The Council of Europe’s Georgia Policy Ignores Realities on the Ground
By Giorgi Kvelashvili
The Parliamentary Assembly of the Council of Europe (PACE) was scheduled to adopt a resolution on the consequences of the war between Russia and Georgia during its spring session on April 26-30. Since the Russian invasion in August 2008 and the brief war between the two countries that followed there have been three PACE resolutions strongly supporting Georgia’s sovereignty and territorial integrity. On top of this, as stipulated in Resolution 1633 (2008), PACE put forward very specific conditions to the Russian Federation: withdrawal of the Russian troops to the prewar positions, full deployment of European Union and OSCE observers into the Tskhinvali region and Abkhazia, and renunciation by Russia of the recognition of the independence of “South Ossetia” and Abkhazia. Those three conditions were named as “minimum conditions for a meaningful dialogue” between Russia and Georgia.
While Moscow has neglected all of them, PACE failed to adopt a new resolution. Instead, Russian Foreign Minister Sergey Lavrov was invited to speak before the Parliamentary Assembly, as was Heidi Tagliavini, who headed the E.U.-commissioned “Independent International Fact-Finding Mission on the Conflict in Georgia.”

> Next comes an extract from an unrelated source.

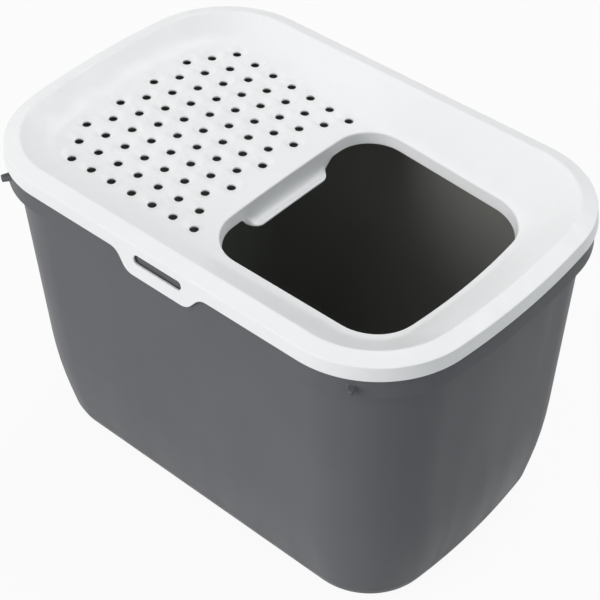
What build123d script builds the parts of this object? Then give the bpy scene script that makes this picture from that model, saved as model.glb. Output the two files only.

Lavrov’s speech at the Assembly on April 29 said nothing about his country’s war against Georgia and the obligations Moscow took under the E.U.-mediated August 2008 ceasefire agreement. The centerpiece of the Russian minister’s talk was instead “the significance of the 65th anniversary of the Victory in the Great Patriotic War and World War II for the formation of today’s democratic European order,” “the decisive contribution of [the Soviet Union] to the defeat of fascism,” and “the inadmissibility of falsification of this tragic chapter in the history of the continent.” Lavrov’s emphasis on history cannot be interpreted in any way other than Russia’s desire to connect its victory in the Second World War 65 years ago with a claim to a sphere of influence today at the expense of the sovereignty and territorial integrity of the countries in the post-Soviet space.
Unlike Lavrov, Heidi Tagliavini, a Swiss diplomat, did focus on the Russo-Georgian relations, the 2008 war and its consequences but stopped short of saying anything new from what she had already stated in the fact-finding mission’s report some six month ago.
“There are no winners and losers in this conflict: everyone has lost,” Tagliavini told the PACE session. “All parties to the conflict failed, there were terrible violations of humanitarian and human rights law, and both the threat and use of force have returned to European politics.” Co-rapporteur on the conflict the Hungarian parliamentarian Mátyás Eörsi ominously stated in his own presentation that “Europe can never approve a new Yalta,” while Wilshire called on the parties to the conflict to start “confidence-building [and] dialogue to build trust.”
In general, the Tagliavini report accurately discussed the circumstances preceding the Russian intervention two years ago, but shied away from calling Moscow’s behavior an act of aggression. “Russia called its military actions in Georgia a ‘peace enforcement operation,’ the document dryly stated, “While Georgia called it an ‘aggression,’ and “the international community…was reluctant to enter into any formal qualifications.”
No matter how one would interpret the events of 2008, there is solid evidence that Russia invaded Georgia and keeps under its military occupation 20 percent of Georgia’s sovereign territory. Both invasion and occupation are acts of aggression by definition under international law, not to mention all other violations of Georgia’s sovereignty before, during and after the invasion which also fall in the category of aggression. On top of this, there was a brutal ethnic cleansing of the Georgian population both in Abkhazia and Tskhinvali during and after the Russian invasion, Russia continues building its military bases in the occupied territories, and it does not allow return of the internally displaced Georgian citizens to their homes.
Shortly after the war, Russia vetoed the extension of the UN’s and the OSCE’s missions to Georgia. Currently, the only European presence in the country is through the European Union’s monitoring mission whose observers are denied entry to the occupied Georgian lands. The Council of Europe was until this past session the only forum that could at least issue resolutions reminding Moscow of its international obligations. Unfortunately, this avenue has also been blocked by Russia as its demand “to take into consideration the new political and legal realities in the region,” is increasingly answered in Europe by deafening silence.